Diese Kalkulation war nicht zwingend. Denkbar war ja auch, daß durch eine scharfe Absage an die Vergangenheit den Hoffnungen auf eine schönere Zukunft (Wiedervereinigung, die BRD als europäische Großmacht) besser gedient war.

So erzielte Nolte im Historikerstreit zwar große Resonanz, zugleich lief er gegen eine Wand. Habermas erhielt Unterstützung von einer sozialliberalen Richtung der westdeutschen Geschichtsschreibung, die innerhalb des Fachs zwar nach wie vor nur eine Minderheit ist, jetzt aber mit den aktuellen deutschen Interessen besser zu konvergieren schien. Auch Weizsäcker, Genscher sowie Herzog waren (und sind) der Ansicht, es sei diesmal ausnahmsweise nützlicher, bei der Wahrheit zu bleiben: die nationalen Wünsche erregten weniger Anstoß, wenn sie nicht mit einer Apologie der faschistischen Vergangenheit zusammengesehen werden.

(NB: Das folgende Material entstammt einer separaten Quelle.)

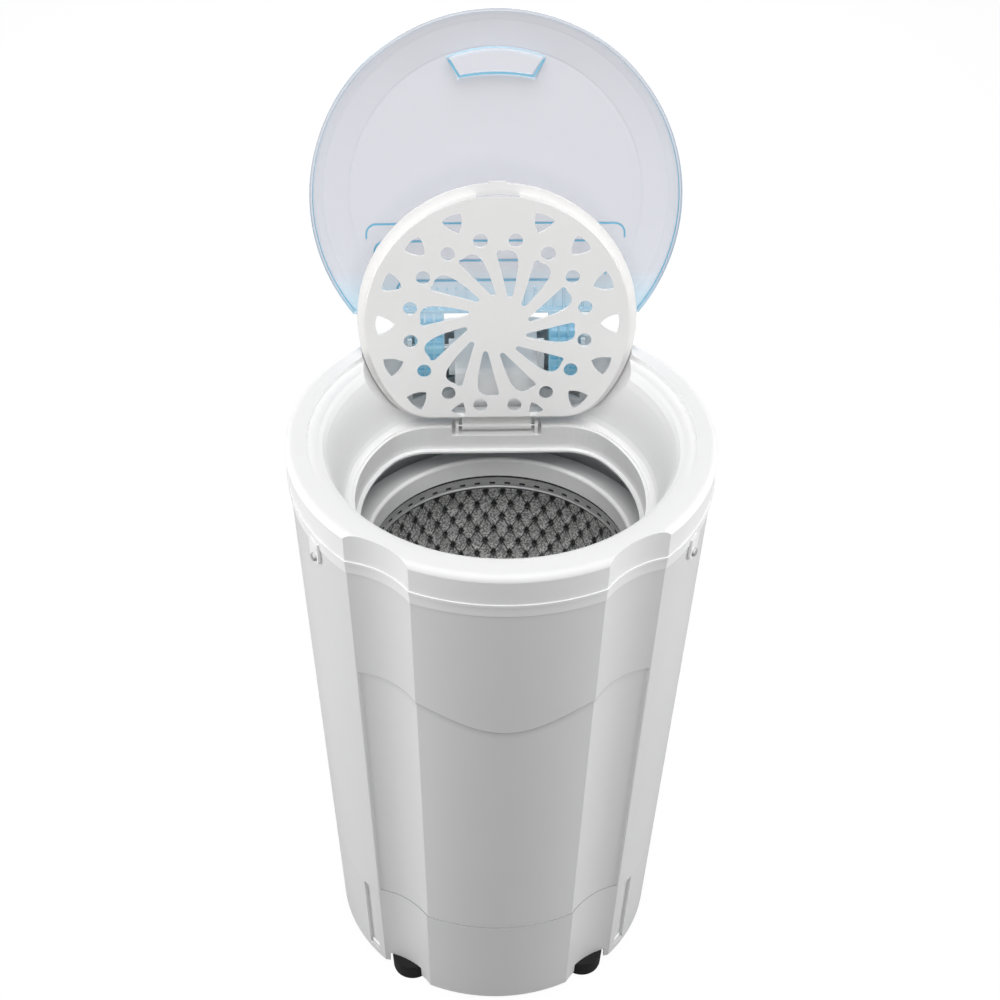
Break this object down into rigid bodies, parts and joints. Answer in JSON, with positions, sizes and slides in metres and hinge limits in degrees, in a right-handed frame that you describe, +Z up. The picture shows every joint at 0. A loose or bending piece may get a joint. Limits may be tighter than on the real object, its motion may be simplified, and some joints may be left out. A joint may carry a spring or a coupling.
{
  "type": "laundry spin dryer",
  "caption": "Free-standing tapered laundry spin dryer with a translucent hinged outer lid, a perforated inner lid, a balance ring and a stainless drum on a sprung motor",
  "frame": {"origin": "on the body's axis, at the floor plane under the rubber feet", "axes": "+Z up, +Y to the rear where the lids are hinged, +X to the right as seen from the front; front is -Y"},
  "size_m": [0.371, 0.4335, 0.8697],
  "materials": {
    "shell_white": "smooth white moulded plastic",
    "base_white": "smooth white moulded plastic",
    "deck_white": "smooth white moulded plastic",
    "inner_lid_white": "smooth off-white plastic",
    "ring_white": "smooth white moulded plastic",
    "fitting_white": "smooth white moulded plastic",
    "lid_blue": "translucent pale blue plastic",
    "stainless": "bright stainless sheet",
    "zinc_screw": "zinc plated",
    "shaft_steel": "ground",
    "spring_steel": "drawn wire",
    "hub_aluminium": "die cast",
    "foot_rubber": "matt black",
    "black_rubber": "matt black",
    "black_plastic": "matt",
    "tub_plastic": "natural moulded plastic",
    "motor_paint": "grey paint",
    "lamination": "varnished steel and copper",
    "brake_iron": "machined",
    "brake_lining": "friction lining",
    "bush_bronze": "sintered",
    "capacitor_can": "drawn can"
  },
  "bodies": {
    "casing": {"body_shell": "shell_white", "base_housing": "base_white", "rubber_feet": "foot_rubber", "foot_screws": "zinc_screw", "top_deck": "deck_white", "deck_screws": "zinc_screw", "outer_lid_hinge_pins": "zinc_screw", "inner_lid_hinge_rod": "zinc_screw", "lid_switch": "black_plastic", "outer_tub": "tub_plastic", "shaft_seal": "black_rubber", "seal_bush": "bush_bronze", "drain_hose": "black_rubber", "drain_spigot": "fitting_white", "motor_housing": "motor_paint", "motor_stator": "lamination", "motor_bearings": "shaft_steel", "motor_mount_plate": "motor_paint", "mount_bolts": "zinc_screw", "suspension_springs": "spring_steel", "spring_cups": "black_rubber", "brake_cable": "black_rubber", "capacitor": "capacitor_can", "power_gland": "black_rubber"},
    "outer_lid_body": {"outer_lid": "lid_blue"},
    "inner_lid_body": {"inner_lid": "inner_lid_white"},
    "drum": {"spin_basket": "stainless", "balance_ring": "ring_white", "basket_hub": "hub_aluminium", "hub_cap": "hub_aluminium", "drive_shaft": "shaft_steel", "motor_rotor": "shaft_steel", "brake_drum": "brake_iron"},
    "brake_arm": {"brake_lever": "zinc_screw", "brake_pad": "brake_lining"},
    "plunger": {"switch_plunger": "fitting_white"}
  },
  "joints": [
    {"name": "outer_lid_hinge", "type": "hinge", "parent": "casing", "child": "outer_lid_body", "pos_m": [0, 0.136, 0.585], "axis": [1, 0, 0], "range_deg": [0, 109.5]},
    {"name": "inner_lid_hinge", "type": "hinge", "parent": "casing", "child": "inner_lid_body", "pos_m": [0, 0.105, 0.519], "axis": [1, 0, 0], "range_deg": [0, 103.6]},
    {"name": "drum_spin", "type": "hinge", "parent": "casing", "child": "drum", "pos_m": [0, 0, 0.3], "axis": [0, 0, 1], "continuous": true},
    {"name": "brake_lever_pivot", "type": "hinge", "parent": "casing", "child": "brake_arm", "pos_m": [0.02451, 0.05257, 0.162], "axis": [0, 0, -1], "range_deg": [0, 8]},
    {"name": "switch_plunger_slide", "type": "slide", "parent": "casing", "child": "plunger", "axis": [0, 0, -1], "range_m": [0, 0.003]}
  ],
  "couplings": [
    {"joint": "inner_lid_hinge", "follows": "outer_lid_hinge", "ratio": 0.9461},
    {"joint": "brake_lever_pivot", "follows": "outer_lid_hinge", "ratio": 0.073},
    {"joint": "switch_plunger_slide", "follows": "outer_lid_hinge", "m_per_rad": 0.001569}
  ]
}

Nach 1989 machte Nolte auch schon einmal einen chevaleresken Vorschlag an die Linke, wie auch sie es schaffen könne, im neuen Deutschland anzukommen. Doch ihm lief lediglich von rechtsaußen ein besonders peinlicher Doktorand zu: der ehemalige Porno-Herausgeber Röhl, der 1992 bei ihm promovierte.

Seinen bisherigen Paten aber fiel Nolte zunehmend auf die Nerven. Die von ihm vertretene Auffassung über das Verhältnis von Liberalem System und Faschismus hatte man schon immer für ziemlich indiskret gehalten, aber man hatte es früher lieber überhört, weil der Professor sonst ja ganz nützlich war. Als Nolte nun aber im Fernsehen darüber sinnierte, man müsse den Nazis zugute halten, daß sie subjektiv den Judenmord als eine Aktion innerhalb des Systemkampfs verstanden hätten, war Schluß. Seitdem darf er nicht mehr in der FAZ schreiben.

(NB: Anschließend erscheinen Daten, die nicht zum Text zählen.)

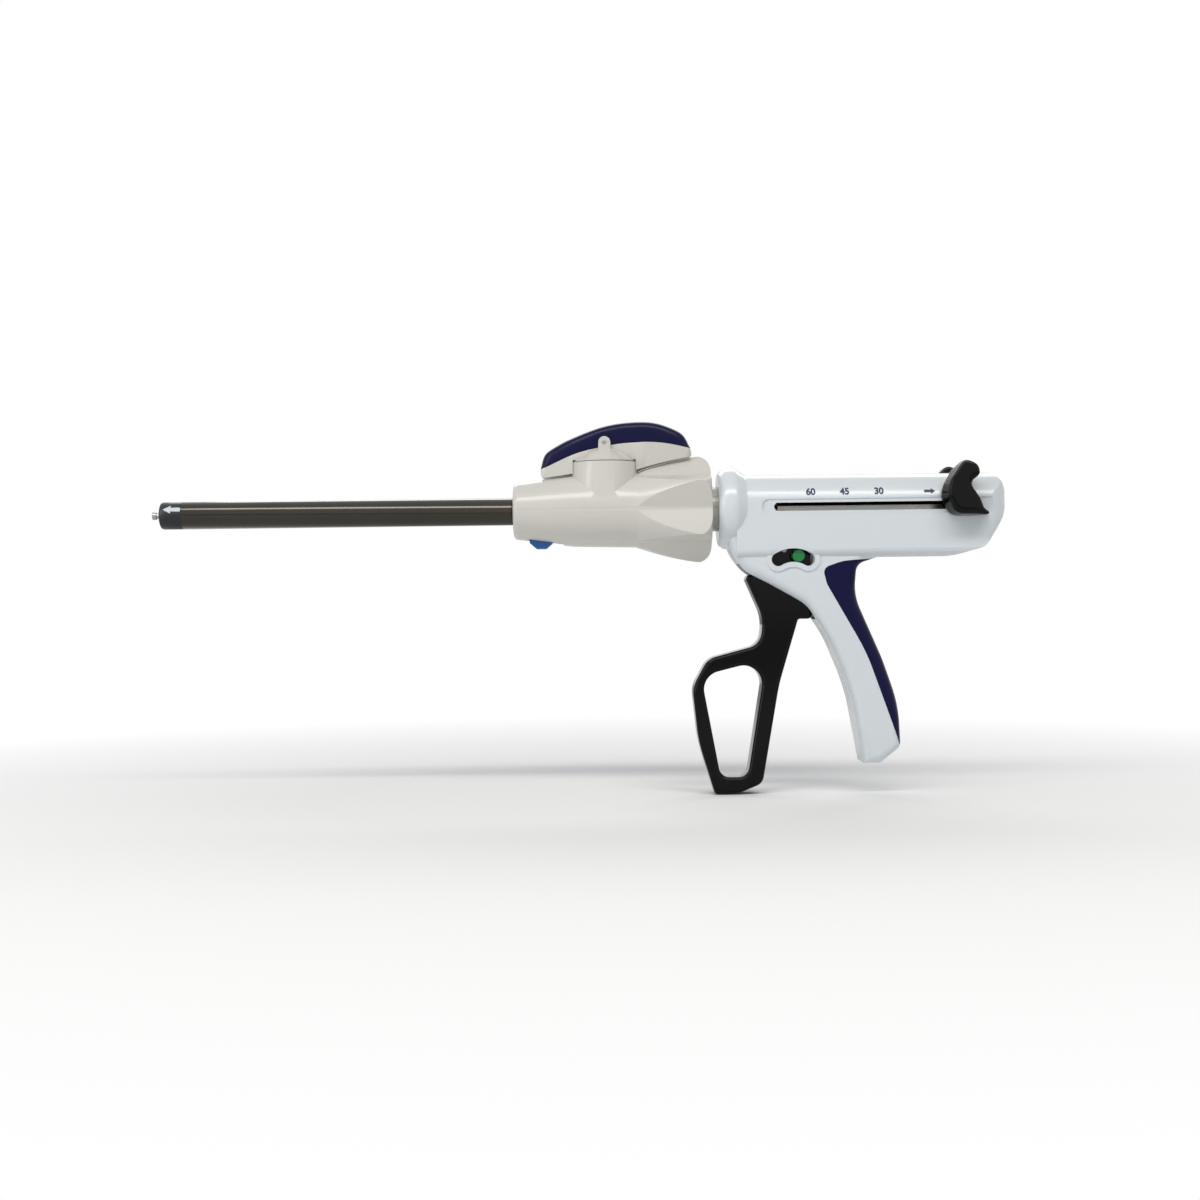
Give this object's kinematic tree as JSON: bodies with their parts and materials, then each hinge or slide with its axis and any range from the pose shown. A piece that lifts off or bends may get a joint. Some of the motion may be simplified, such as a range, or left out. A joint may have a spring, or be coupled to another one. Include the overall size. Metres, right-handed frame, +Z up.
{
  "type": "endoscopic stapler handle",
  "caption": "Hand-operated endoscopic linear stapler handle with pistol grip, finger-loop trigger, rotation collar, articulation lever, return knobs and a long straight shaft.",
  "frame": {"origin": "on the shaft's axis at the shoulder where the shaft enters the rotation collar", "axes": "+Z up with the grip hanging down, +X from the shaft's tip towards the handle, +Y to the user's right"},
  "size_m": [0.3734, 0.0496, 0.1636],
  "materials": {
    "shell_white": "cool white gloss moulding",
    "collar_beige": "warm light grey-beige gloss moulding",
    "navy": "deep navy moulding",
    "black": "gloss black moulding",
    "tube_dark": "dark gloss coated steel tube",
    "ring_dark": "satin black load ring",
    "steel": "plain steel",
    "button_blue": "mid blue moulding",
    "button_green": "green moulding",
    "core_plastic": "grey inner moulding",
    "seal_rubber": "seal rubber",
    "spring_steel": "spring steel"
  },
  "bodies": {
    "housing": {"left_housing": "shell_white", "right_housing": "shell_white", "grip_backstrap": "navy", "alignment_pins": "steel", "trigger_pivot_pin": "steel"},
    "collar": {"collar_upper_half": "collar_beige", "collar_lower_half": "collar_beige", "shaft_tube": "tube_dark", "load_ring": "ring_dark", "inner_shaft_upper": "core_plastic", "inner_shaft_lower": "core_plastic", "distal_seal": "seal_rubber", "proximal_seal": "seal_rubber", "unload_spring": "spring_steel"},
    "unload_button": {"unload_button": "button_blue"},
    "lever": {"lever_hub": "collar_beige", "lever_body": "collar_beige", "lever_cap": "navy", "lever_cross_pin": "steel", "articulation_cam": "steel"},
    "link": {"articulation_link": "steel"},
    "trigger": {"trigger": "black", "pawl_pin": "steel", "trigger_return_spring": "spring_steel", "pawl_spring": "spring_steel"},
    "pawl": {"firing_pawl": "steel"},
    "safety_button": {"safety_button": "button_green"},
    "rack": {"actuation_rack": "steel", "control_rod": "steel", "release_plate": "steel", "retraction_pin": "steel", "left_return_knob": "black", "right_return_knob": "black"}
  },
  "joints": [
    {"name": "collar_rotation", "type": "hinge", "parent": "housing", "child": "collar", "pos_m": [0, 0, 0], "axis": [1, 0, 0], "continuous": true},
    {"name": "articulation_swing", "type": "hinge", "parent": "collar", "child": "lever", "pos_m": [0.0405, 0, 0], "axis": [0, 0, 1], "range_deg": [-45, 45]},
    {"name": "articulation_link_slide", "type": "slide", "parent": "collar", "child": "link", "axis": [1, 0, 0], "range_m": [-0.0031, 0.0031]},
    {"name": "unload_press", "type": "slide", "parent": "collar", "child": "unload_button", "axis": [1, 0, 0], "range_m": [0, 0.004], "stiffness_N_per_m": 400, "springref_m": -0.002, "deforming": ["unload_spring"]},
    {"name": "trigger_squeeze", "type": "hinge", "parent": "housing", "child": "trigger", "pos_m": [0.1216, 0, -0.0333], "axis": [0, -1, 0], "range_deg": [0, 26], "stiffness_Nm_per_rad": 0.3, "springref_deg": -14.32},
    {"name": "pawl_release", "type": "hinge", "parent": "trigger", "child": "pawl", "pos_m": [0.1186, 0, -0.0183], "axis": [0, -1, 0], "range_deg": [0, 12], "stiffness_Nm_per_rad": 0.01, "springref_deg": -17.19},
    {"name": "safety_press", "type": "slide", "parent": "trigger", "child": "safety_button", "axis": [0, 1, 0], "range_m": [-0.002, 0.002]},
    {"name": "rack_advance", "type": "slide", "parent": "housing", "child": "rack", "axis": [-1, 0, 0], "range_m": [0, 0.08]}
  ],
  "couplings": [
    {"joint": "articulation_link_slide", "follows": "articulation_swing", "m_per_rad": -0.0038197}
  ]
}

Dies geschieht vielleicht sozusagen zum Schutz der Sache, welche er vertritt: seine Überlegungen werden gebunkert. Damit bleibt das Pulver trocken, welches sonst, im Zeit der national bekömmlicheren Proklamation der Zivilgesellschaft, doch nur in eher schädlichen Scharmützeln verplempert würde.

Ernst Nolte aber kann warten. Er vertraut wohl darauf, daß das reaktionäre ideologische Potential, welches er in einem langen Gelehrtenleben angehäuft hat, seine Erdentage überdauern wird.